Besides life-saving, what about breast-saving? Mastectomies aren’t exactly a walk in the park. That’s removing a large portion of a woman’s chest. Then, if she’s lucky, she’s get reconstruction. My surgeon actually presented this as an option, because some women would prefer to just have it done and over with. Did you know, once you’ve had radiation in an area, you can never have radiation again? I didn’t, but I do now! I had a lumpectomy and 6 weeks of radiation. If I have another cancer show up in that breast, my only choice is mastectomy. I was willing to take that chance. I had mammos every 6 months for 3 years, and thankfully, have been cancer free, so am now back to every year (or who knows, now).

So, I’m on the fence about this. Each woman’s experience is going to be different. I happen to think my breast center and hospital are exceptional, but that doesn’t mean all hospitals and breast centers will be.

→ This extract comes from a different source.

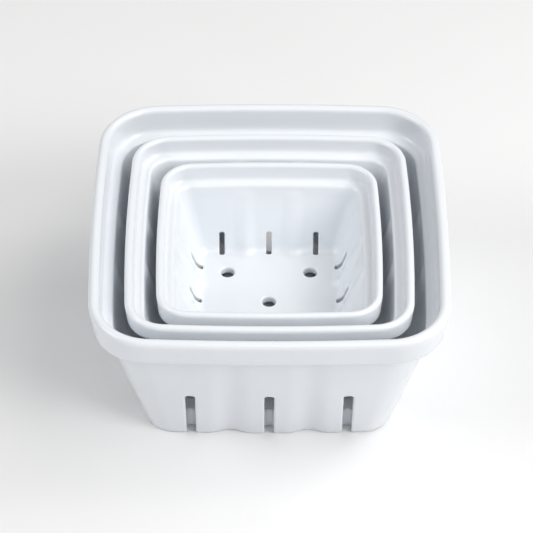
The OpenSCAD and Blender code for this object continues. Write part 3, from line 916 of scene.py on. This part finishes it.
class COLANDER_OT_small(Operator):
    """Build the small bowl"""
    bl_idname = "colander.small"
    bl_label = "Small bowl"

    def execute(self, context):
        build_bowl("small")
        return {"FINISHED"}


class COLANDER_OT_stage(Operator):
    """Build the table, the lamps and the camera"""
    bl_idname = "colander.stage"
    bl_label = "Stage"

    def execute(self, context):
        scene = context.scene
        scene.view_settings.view_transform = "Standard"
        camera()
        mesh = bpy.data.meshes.new("table")
        s = TABLE_HALF
        mesh.from_pydata([(-s, -s, 0), (s, -s, 0), (s, s, 0), (-s, s, 0)], [], [(0, 1, 2, 3)])
        table = bpy.data.objects.new("table", mesh)
        scene.collection.objects.link(table)
        mesh.materials.append(table_material(scene.colander_looks))
        world = bpy.data.worlds.new("studio")
        scene.world = world
        world.use_nodes = True
        sky = world.node_tree.nodes["Background"]
        sky.inputs["Color"].default_value = WORLD_COLOUR
        sky.inputs["Strength"].default_value = WORLD_STRENGTH
        for lamp in LAMPS:
            softbox(*lamp)
        return {"FINISHED"}


class COLANDER_PT_panel(Panel):
    """Lists the pieces of the set"""
    bl_label = "Colanders"
    bl_space_type = "VIEW_3D"
    bl_region_type = "UI"
    bl_category = "Colanders"

    def draw(self, context):
        for name in ("large", "medium", "small", "stage"):
            self.layout.operator("colander." + name)


CLASSES = (LargeSizes, MediumSizes, SmallSizes, SharedSizes, ColanderLooks, COLANDER_OT_large,
           COLANDER_OT_medium, COLANDER_OT_small, COLANDER_OT_stage, COLANDER_PT_panel)
GROUPS = {"colander_large": LargeSizes, "colander_medium": MediumSizes, "colander_small": SmallSizes,
          "colander_shared": SharedSizes, "colander_looks": ColanderLooks}


def register():
    for item in CLASSES:
        bpy.utils.register_class(item)
    for name, group in GROUPS.items():
        setattr(bpy.types.Scene, name, PointerProperty(type=group))


def unregister():
    for name in GROUPS:
        delattr(bpy.types.Scene, name)
    for item in reversed(CLASSES):
        bpy.utils.unregister_class(item)


def main():
    register()
    bpy.ops.colander.stage()
    bpy.ops.colander.large()
    bpy.ops.colander.medium()
    bpy.ops.colander.small()


if __name__ == "__main__":
    main()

Oh, and I forgot to mention. Broomstick, when a biopsy is done, it is tagged with a small metal clip to mark it, so even if there’s scarring, they know where the spot was.

My doctor told me lumpectomies are as effective in preventing the spread of the cancer as mastectomies. Some women opt to have a mastectomy as a preventative measure. Sometimes the doctor goes in to do a lumpectomy and finds the cancer has progressed more than what showed up on scans, and has to do a mastectomy. (That happened to a member of my support group…she went in for a lumpectomy and woke up to find both breasts gone.)

In some cases as well, there are multiple identified tumors in the breast - that was the case with my sister who had three identified tumors when she had her radical. So at that point, the radical was making a lot more sense.

And, in other timely and uplifting news, my friend who was stage IV at diagnosis two years ago died last night.

Dangerosa, I’m so sorry.

She was ready. And there was no pain. She even pre-hosted her own memorial (a girlfriend calls them premorials). We all have to go sometime, though I’d vote for more years than she got.

It’s a complex issue, and there are at least four levels of “good” operating in screening protocols.

  1. The Patient: The patient has an individual gain in this. At one level, there’s a very high cost of a missed opportunity to catch a treatable cancer early. However, noisy screening can lead to false alarms and missed cancers, each having a distinct cost. In terms of screening, there are arguably less treatable cancers and the effect of screening is “stage shifting,” where diagnosis and treatment start earlier, with no real gain.

  2. The System (Cost): Cost of early detection of treatable cancers implies better outcomes, and maybe cheaper, more effective early stage treatment with lower recurrence. Cost of early detection of less treatable cancers implies more cost due to longer cycle of treatment with same outcome. Cost associated with effective screening of treatable cancers offset by savings in expensive late stage treatment and recurrence.

  3. The System (Practice): Aggressive screening chews up resources by initiating chains of clinical follow-up. Rates of false alarms drive up activity without benefit. Detecting less treatable cancers extends chain of less effective treatment - more activity without concomitant benefit.

  4. The Frontier (Research): Screening allows earlier detection of cancers, which allows opportunities to extend the treatment envelope by incorporating the stage shifted less treatable cancer cases in therapeutic research. This research can identify better treatments that can shift the less treatable cases into more treatable categories: research on the less treatable cases leads to better treatment, which expands the classes of more treatable cases. Aggressive screening increases the supply of challenging cases for research.